The firefight went on for about 45 minutes. With ammunition running low and with seven members of his patrol wounded, Vercesi surrendered.

==Aftermath==
The raid on Top Malo House was the only planned daylight action of the Falklands War. Two Argentines (Espinosa and Sbert) were killed, seven were wounded and five were taken prisoner. (Note: Argentine sources give thirteen men in the 602 Commando Company patrol (but not all are members of 602 Commando), see list in Prelude but 1 Section of the Mountain and Arctic Cadre reported seventeen (perhaps a double counting between total patrol and non member of the 602 commando). According to Boswell, there were also two warrant officers in a Blowpipe missile team and a two-man medical detachment present (in fact certainly Pedrozo and probably Helguero), which were not part of 602 Commando Company. The official figure gives the two known dead plus the seven wounded and five prisoners, making fourteen (perhaps a double counting between wounded and prisoner).) Three members of the Mountain and Arctic Warfare Cadre (Doyle, Groves and Stone) had also been wounded. McLean was injured in the hand when a round hit the 66mm LAW he was about to fire. After the battle Boswell's comment to Vercesi was: "Never in a house".
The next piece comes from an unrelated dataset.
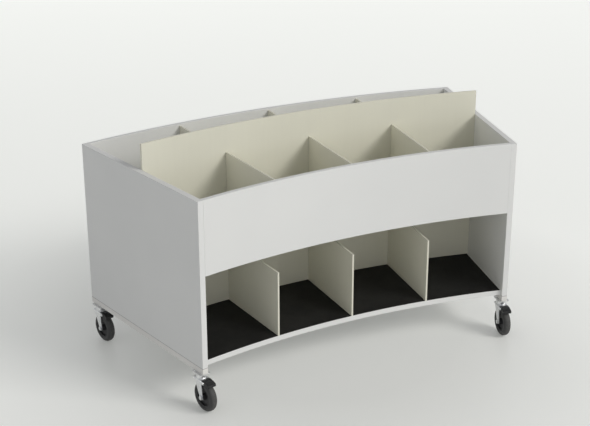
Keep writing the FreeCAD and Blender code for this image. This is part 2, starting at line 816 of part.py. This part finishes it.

Top Malo House was completely destroyed. The small building nearby was found to contain only the carcasses of butchered sheep. An outhouse about 40 metres from the main house was secured by McGregor, who fired a magazine into it. Soon afterwards, a four-man patrol waving a British flag was sighted. This was 1 Section; they had observed the fight and decided to join in. Boswell radioed back to San Carlos with a request for helicopters to evacuate his wounded and retrieve his troop. This received no response, so he contacted Wright, who went to 3 Commando Brigade headquarters with his request. The three British and seven Argentine wounded were flown to the field hospital at Ajax Bay, escorted by three unwounded members of the Mountain and Arctic Warfare Cadre. The prisoners and the other Mountain and Arctic Warfare Cadre members were flown with their bergens to Teal Inlet, where the prisoners were handed over for interrogation.

Espinosa and Sbert were posthumously awarded Argentina's highest decoration, the Argentine Nation to the Heroic Valour in Combat Cross, for this action. Six other members of the Argentine patrol received gallantry awards. On the British side, Chris Stone was mentioned in despatches, and Tim Holleran received a Commander in Chief's commendation.

According to Boswell, the assault had been witnessed by two other sections from 602 Commando Company, which surrendered to the 3rd Battalion The Parachute Regiment (3 PARA) and 45 Commando (45 CDO) the next day, and 602 Commando Company virtually ceased to exist. The Argentines claim that no Argentine special forces surrendered to 3 PARA or 45 CDO and that the 2nd Assault Section (under Captain Tomás Victor Fernández) and 3rd Assault Section (under Captain Andrés Antonio Ferrero) along with the Headquarters and Support Section (under Captain Eduardo Villarruel) from 602 Commando Company continued operating aggressively against British patrols in the Murrell River area for another week and a half. The Argentines also claim 602 Commando Company tied up British forces operating ahead of 3 Commando Brigade long enough to allow First Lieutenant Darío Horacio Blanco and his platoon of sappers from the 601st Combat Engineer Battalion to blow up part of the Bluff Cove and Fitzroy Settlements bridge unmolested on 2 June.

The action at Top Malo House was part of a series of mishaps and misfortunes that beset the effort to create a special forces screen. Of the 170 personnel that were supposed to take part, only fifty were deployed, and of these thirty-two became casualties. The remaining special forces units were employed to protect installations around Stanley from raids, with 601 Commando Company guarding the heliport at Stanley Racecourse, and took little part in the upcoming battles around Stanley. The loss of the screen meant that the northern prong of the British advance by the 3rd Commando Brigade was not under Argentine observation.